Instagram is joining the fray in the wake of multiple media sites making and implementing similar features in the wake of heavy online misinformation and paranoia. A short recap about all measures taken by Instagram’s peers may help us better contextualize the importance of its own efforts. Facebook, the app’s parent company, has taken to notify users when they’ve encountered posts with false information, along with banning all parties at fault. Twitter, while also flagging posts, has started adding warning labels to tweets with “factually questionable” information, while simultaneously decreasing the reach and interaction of such tweets. Notable efforts in their own rights, and certainly proactive steps towards stemming the flow of toxicity from communities such as the anti-vaxxers and pandemic deniers. Now, let’s have a look at what Instagram offers to its users.
The first anti-pandemic measure is less centered around preventing misinformation and is more focused on general safety. In areas where COVID-19 cases are seeing a spike, notifications will be sent to users from those areas. The notification, highlighting the spike, will also be accompanied with contact info, connecting the local community to relevant centers such as the WHO, CDC, and so forth. This measure seeks to prevent users from contracting the virus in the first place by automatically informing them to stay alert and on the lookout. A very different approach, it should be noted, from other social media outlets that have remained focused on tackling misinformation.
The second feature revolves around community interaction with the app itself. If users are found searching for COVID-19, vaccine, or any other terms linked to the pandemic, they will also be provided credible resources (such as the aforementioned WHO and CDC) to help make wading through the mix of reliable and unreliable online information easier. While such links to factually sound sources have been spotted all across major social media interfaces such as YouTube, and the aforementioned Facebook and Twitter, it’s nice to see Instagram take initiative with spreading factual information online.

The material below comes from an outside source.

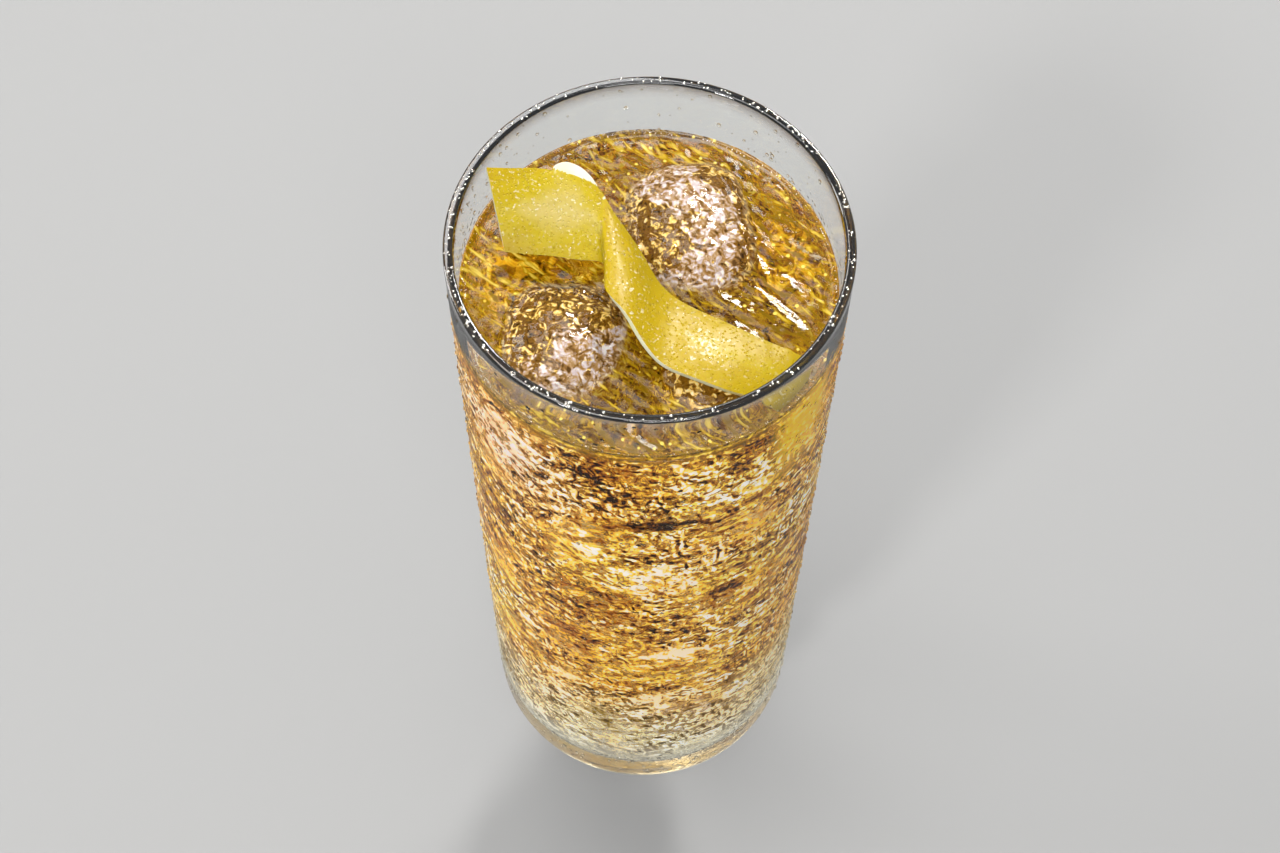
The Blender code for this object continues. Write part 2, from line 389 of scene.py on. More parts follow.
tumbler = {
    "baseRadius": 30.0 * mm,       # where the straight wall, drawn on, meets the floor
    "heelRadius": 8.0 * mm,
    "wallAtRim": 1.6 * mm,
    "rimFillet": 0.45 * mm,
    "wallAtFloor": 2.2 * mm,
    "baseThickness": 9.0 * mm,
    "innerHeelRadius": 7.0 * mm,
    "punt": 0.7 * mm,              # how far the underside is hollow
    "restRadius": 21.0 * mm,
    "wallSteps": 48,
    "sides": 256,
    "clearColour": (0.985, 0.995, 0.99, 1.0),
    "index": 1.42,
    "specular": 0.05,
    "quietShare": 0.65,            # share of the wall that bends light and mirrors none
    "quietFrom": (10.0 * mm, 15.0 * mm),
    "lipDepth": (0.6 * mm, 0.3 * mm),
    # painted shade: the dark line on the inner part of the rim
    "lipColour": (0.03, 0.025, 0.02, 1.0),
    "lipCoatIndex": 1.75,
    "brightEdge": 0.80 * mm,       # outer part of the rim that the painted dark line leaves clear
    "mistScale": 1000,             # cells of fine mist in a metre
    "mistReach": 0.55,             # share of a cell that its bead takes
    "mistStrength": 0.5,
    "mistDepth": 0.2 * mm,
    "mistFrom": (12.0 * mm, 30.0 * mm),
    "mistUntil": (144.0 * mm, 152.0 * mm),
    "mistPatches": (70, 0.30, 0.60),   # scale, and the range over which a patch turns wet
}


def outerRadius(height):
    return tumbler["baseRadius"] + (rimRadius - tumbler["baseRadius"]) * height / rimHeight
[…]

In addition to Instagram’s early pledge to ban hashtags that lead to misleading or conspiracy-laced information, it feels like the app has a solid grasp on their plan to tackle online paranoia-propagating groups. And not a moment too late. With the recent development and launching of vaccines across the world, and reactionary tirades from the Anti Vaccination Movement online, social media conglomerates have started moving in on them at the right time.